By toppling the hierarchy of narrative cinema, in which time is usually bent, elided

and distended to suit dramatic exigencies, Wavelength takes duration and narrative

as pure correlations of space itself.  Or, as Snow himself succinctly remarks, "Events

take time.  Events take place" (Testa 1995, 38).

 

[8] I should mention here that an emphasis on the production of filmic space in Wavelength is not without precedent.  One of the original commentators on Snow's work, P. Adams Sitney, identified Wavelength's central problematic as a spatial  one.  "This is the story of the diminishing area of pure potentiality," he writes.  "The insight of space, and, implicitly, cinema as potential, is an axiom of structural film."  More specifically, Sitney writes, "The overt principle of . . . Michael Snow's Wavelength . . . is that the action or  event is a function of the given space"   See Sitney, ed.  Film Culture Reader  (New York: NYU Press, 1970, 331-332). 

[9] As the rest of this essay will make clear, I have no intention of making Snow's authorial consciousness, his relative familiarity or lack thereof with film narrative, the crux of my argument, or even a significant lever with which to prise the issue open.  I mention it nonetheless, because 1) I believe that dismissing authorial statements tout court commits a dialectical error, attributing undue weight to them by their scrupulous absence; 2) the distrust of academic analysis which I find all too common in the experimental film community stems, in part, from, in Scott MacDonald's words, "a tendency in academe to see filmmakers as laboratory animals who don't really know what they're doing" (1992, 75).  This of course raises the question of to what degree anyone really knows what they're doing -- as Snow put it in his MacDonald interview, "exactly how "independent" anyone can be is a question we'd better not try to get into now" --, but authors should not be singled out as a special case (ibid).

[10] For the canonical text on Albertan perspective, its visual distortions, and those competing models it beat out for historical dominance, see Erwin Panofsky, Perspective as Symbolic Form (Boston: 1993, written 1925).

[11] Heath also makes explicit the economic imperative of the development of easel painting.  Practices which were dominant at earlier points in history, such as fresco or stained glass, were tied to specific spatial installations, whereas the infinite portability of the easel painting set the image free to circulate, enabling the art cartel whose last gasps we continue to witness.  While the cinematic apparatus might seem imbricated with this historical trajectory only metaphorically, one need only consider the corporate-capitalist imperatives of the designation of 35mm as "standard gauge," or the various industrial conferences declaring "universal standardizations" for film equipment, to understand the continued interest in the film reel and the film projector as interchangeable parts.  The guarantee that this week's blockbuster can be sent to "a theater near you" is a modern replication of the easel painting system, although ironically there is today more likely to be variation in the shape and form of paintings than in the cinematic exhibition apparatus.
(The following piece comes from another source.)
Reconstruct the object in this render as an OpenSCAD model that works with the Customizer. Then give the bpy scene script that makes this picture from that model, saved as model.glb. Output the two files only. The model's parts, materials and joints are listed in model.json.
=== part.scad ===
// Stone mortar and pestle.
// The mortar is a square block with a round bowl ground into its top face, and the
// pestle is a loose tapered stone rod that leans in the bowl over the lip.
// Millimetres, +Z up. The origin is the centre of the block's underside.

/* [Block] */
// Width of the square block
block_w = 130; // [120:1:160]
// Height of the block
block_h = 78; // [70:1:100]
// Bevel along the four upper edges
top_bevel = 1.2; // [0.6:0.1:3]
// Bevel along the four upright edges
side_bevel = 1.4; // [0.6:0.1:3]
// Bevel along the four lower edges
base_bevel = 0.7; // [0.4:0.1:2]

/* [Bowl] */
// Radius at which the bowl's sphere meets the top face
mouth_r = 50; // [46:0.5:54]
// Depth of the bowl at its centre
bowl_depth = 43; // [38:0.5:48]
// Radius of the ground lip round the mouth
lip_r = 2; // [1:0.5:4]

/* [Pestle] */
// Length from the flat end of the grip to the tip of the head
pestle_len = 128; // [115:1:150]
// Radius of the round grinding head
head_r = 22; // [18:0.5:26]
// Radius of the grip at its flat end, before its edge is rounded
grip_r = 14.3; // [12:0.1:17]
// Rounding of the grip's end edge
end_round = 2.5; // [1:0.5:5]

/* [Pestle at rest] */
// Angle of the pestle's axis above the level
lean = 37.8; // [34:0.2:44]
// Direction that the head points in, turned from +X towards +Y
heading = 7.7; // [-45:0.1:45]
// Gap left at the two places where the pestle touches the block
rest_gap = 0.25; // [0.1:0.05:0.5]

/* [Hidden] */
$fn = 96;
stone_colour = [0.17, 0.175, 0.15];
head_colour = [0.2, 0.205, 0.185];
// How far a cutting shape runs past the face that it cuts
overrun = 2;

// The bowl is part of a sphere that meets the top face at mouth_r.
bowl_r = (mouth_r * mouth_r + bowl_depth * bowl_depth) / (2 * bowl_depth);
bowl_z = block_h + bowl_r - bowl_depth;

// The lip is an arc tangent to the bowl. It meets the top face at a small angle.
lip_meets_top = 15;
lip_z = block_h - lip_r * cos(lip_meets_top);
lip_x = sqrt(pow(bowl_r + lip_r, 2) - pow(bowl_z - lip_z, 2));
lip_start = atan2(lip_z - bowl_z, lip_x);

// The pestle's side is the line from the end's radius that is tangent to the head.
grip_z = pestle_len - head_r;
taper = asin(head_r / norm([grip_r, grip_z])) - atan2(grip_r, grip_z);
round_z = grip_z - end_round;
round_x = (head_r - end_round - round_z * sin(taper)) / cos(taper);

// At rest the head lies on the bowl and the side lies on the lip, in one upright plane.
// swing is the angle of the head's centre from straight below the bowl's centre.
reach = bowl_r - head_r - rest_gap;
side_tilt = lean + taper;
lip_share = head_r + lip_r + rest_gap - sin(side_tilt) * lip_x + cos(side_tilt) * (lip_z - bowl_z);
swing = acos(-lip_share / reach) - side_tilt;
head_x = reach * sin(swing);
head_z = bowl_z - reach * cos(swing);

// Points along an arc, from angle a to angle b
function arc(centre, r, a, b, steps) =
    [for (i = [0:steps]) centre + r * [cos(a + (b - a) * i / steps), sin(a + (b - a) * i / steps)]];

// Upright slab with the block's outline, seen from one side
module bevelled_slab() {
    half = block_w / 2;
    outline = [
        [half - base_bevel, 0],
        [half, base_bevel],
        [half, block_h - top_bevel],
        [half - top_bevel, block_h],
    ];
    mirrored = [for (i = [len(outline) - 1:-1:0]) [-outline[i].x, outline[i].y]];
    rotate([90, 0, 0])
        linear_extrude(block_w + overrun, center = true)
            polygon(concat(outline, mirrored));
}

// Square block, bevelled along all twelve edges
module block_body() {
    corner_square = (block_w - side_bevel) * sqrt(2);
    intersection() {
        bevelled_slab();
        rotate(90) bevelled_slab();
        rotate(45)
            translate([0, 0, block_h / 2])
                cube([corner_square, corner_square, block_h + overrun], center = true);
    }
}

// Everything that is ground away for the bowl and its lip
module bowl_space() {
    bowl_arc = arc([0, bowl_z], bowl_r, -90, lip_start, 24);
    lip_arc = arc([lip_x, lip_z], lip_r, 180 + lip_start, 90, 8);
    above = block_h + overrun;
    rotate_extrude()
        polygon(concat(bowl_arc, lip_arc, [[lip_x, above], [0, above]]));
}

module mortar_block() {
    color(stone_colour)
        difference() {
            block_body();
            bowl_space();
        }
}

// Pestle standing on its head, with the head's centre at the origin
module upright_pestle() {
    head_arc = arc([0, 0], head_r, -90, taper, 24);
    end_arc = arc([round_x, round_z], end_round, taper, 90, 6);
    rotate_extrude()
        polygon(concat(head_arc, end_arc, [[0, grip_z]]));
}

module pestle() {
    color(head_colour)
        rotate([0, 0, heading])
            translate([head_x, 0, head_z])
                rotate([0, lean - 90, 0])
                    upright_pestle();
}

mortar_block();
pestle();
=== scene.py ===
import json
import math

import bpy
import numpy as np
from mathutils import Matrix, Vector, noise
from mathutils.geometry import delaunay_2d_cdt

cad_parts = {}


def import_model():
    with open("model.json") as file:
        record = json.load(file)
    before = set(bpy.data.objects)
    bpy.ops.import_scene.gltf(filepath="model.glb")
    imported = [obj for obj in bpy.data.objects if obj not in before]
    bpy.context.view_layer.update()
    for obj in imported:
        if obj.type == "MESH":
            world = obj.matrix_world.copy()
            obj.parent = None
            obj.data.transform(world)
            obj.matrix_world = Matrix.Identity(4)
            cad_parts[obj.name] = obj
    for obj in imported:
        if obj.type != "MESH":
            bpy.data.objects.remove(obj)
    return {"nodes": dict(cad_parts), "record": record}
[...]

[12] This can be seen in those works by ostensibly narrative filmmakers which allow the material quality of space to determine their films, most notably Robert Bresson and Jean-Marie Straub / Daniéle Huillet.  I would argue that this approach to space also characterizes the best work of Peter Greenaway, such as Vertical Features Remake.  The material treatment of space in narrative films by these filmmakers serves to decenter the actions of characters within the films, by emphasizing the boundedness and outer determination of human activity, an adoption of a specifically anti-humanist stance.

[13] As Roland Barthes puts it, describing the classic "readerly" text in the introduction to S/Z, the reader "is left with no more than the poor freedom either to accept or reject the text: reading is nothing more than a referendum" (New York: Farrar, Straus and Giroux, 1974 [Original published 1970], 4).
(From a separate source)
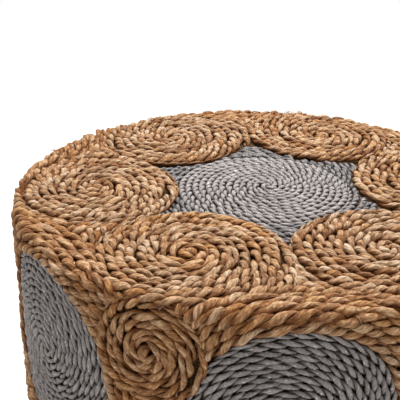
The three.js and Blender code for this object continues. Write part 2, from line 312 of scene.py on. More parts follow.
half_turn = np.linspace(0, math.pi, 200)
rim_place, rim_normal = wrap_side(drum_radius * half_turn, 0 * half_turn, FRONT)
even_place = resample(rim_place, rim_normal, 50.0, 0 * half_turn)[0]
print("half of the rim in even steps of 50 mm:", len(even_place), "places")

# %% [markdown]
# ## Twisted rope
# Two strands wind round each other, so a rope shows a row of beads, each thick in its
# middle and pinched where it goes under. A screw modifier on a curve would give a perfect
# machine-made twist. Here a strand is a tube whose middle runs in a helix about the route,
# worked out as whole arrays, because then its pace, thickness and folds can vary along it.

# %% The strands of one rope
# A strand's helix is a little flat, because the ropes are stitched down on the canvas.
FLAT = 0.92
# The length in millimetres over which a rope sways from its route.
SWAY_LENGTH = 32.0
# The length over which each value changes, in full twists of the rope.
CHANGES_OVER = {
    "wander": 1.3, "bob": 0.9, "pace": 1.5, "fatness": 0.4, "fold": 0.5, "ridges": 0.28,
    "tone": 0.5, "slow tone": 5, "mood": 0.7, "slow mood": 7,
}
# Spreads, as shares of the rope's or the strand's thickness, in a rope with rough at 1.
WANDER_SPREAD = 0.07
PACE_SPREAD = 0.22
FATNESS_SPREAD = 0.12
FOLD_SIZE = 0.11
RIDGE_SPREAD = 0.085
# The spread in radians of the side on which a strand is folded, and the slow change of its
# tone as a share of the quick one.
FOLD_TURN = 1.6
SLOW_TONE_SHARE = 0.4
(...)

[14] Among the many critical disfigurements of Wavelength, and Snow's cinema generally, has been a refusal to engage with its sensuous, luminous qualities. This critical tendency has been well documented, and attentively refuted, by William Wees, who writes, "The critical consensus grown up around Snow's work has tended to emphasize 'analysis' at the expense of 'ecstasy' and to concentrate on the conceptual aspects of Snow's films without giving comparable attention to the perceptual experience they produce." See Wees's Light Moving in Time (Berkeley: University of California Press, 1992).
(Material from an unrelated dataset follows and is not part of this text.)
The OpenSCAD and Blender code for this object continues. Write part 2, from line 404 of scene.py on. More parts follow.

[15] Snow's ongoing investigation of the properties of the film medium led him, in subsequent work, to make changes in the material apparatus itself.  His film La Région Centrale is perhaps most notable in this respect.  Snow created a device which turned the movie camera in any and all directions, 360 degrees around, up and down, all by remote control.  In this respect, the element of chance combined with a non-mastering de-humanized gaze produces a film which forcibly demands that its viewers submit to a cinematic space outside of human control.

[16] . . . most prominently that majority of the film in which no human beings occupy the screen.  Shortly after one of the women near the beginning of the film switches off "Strawberry Fields," the wave begins and they exit.  The entrance of Hollis Frampton signals a return of synch sound, which terminates upon the character's death.  The sine wave begins again.  It continues through the phone call placed by Amy Taubin and does not stop until the ambulance or police sirens overtake it.  Indeed, Amy's character is "frightened," since she has not only discovered a dead body in her flat; she has stumbled in upon the secret world of objects in and of space, coming to life in her absence.  The mundane process of living or occupying cannot, Snow seems to say, really coexist with the codisclosure of dwelling, performed by Snow and his camera.

[17] Again, Snow would in subsequent films take this spatial compression even further.  In Breakfast, a still life is flattened against a wall by a sheet of plexiglass affixed to the front of the camera lens.  In Presents, the camera "penetrates" the space with a physical encroachment forward, crashing into the set.  Both examples seem to deconstruct the acquisitive character of the all-perceiving voyeur implied by the camera's forward drive.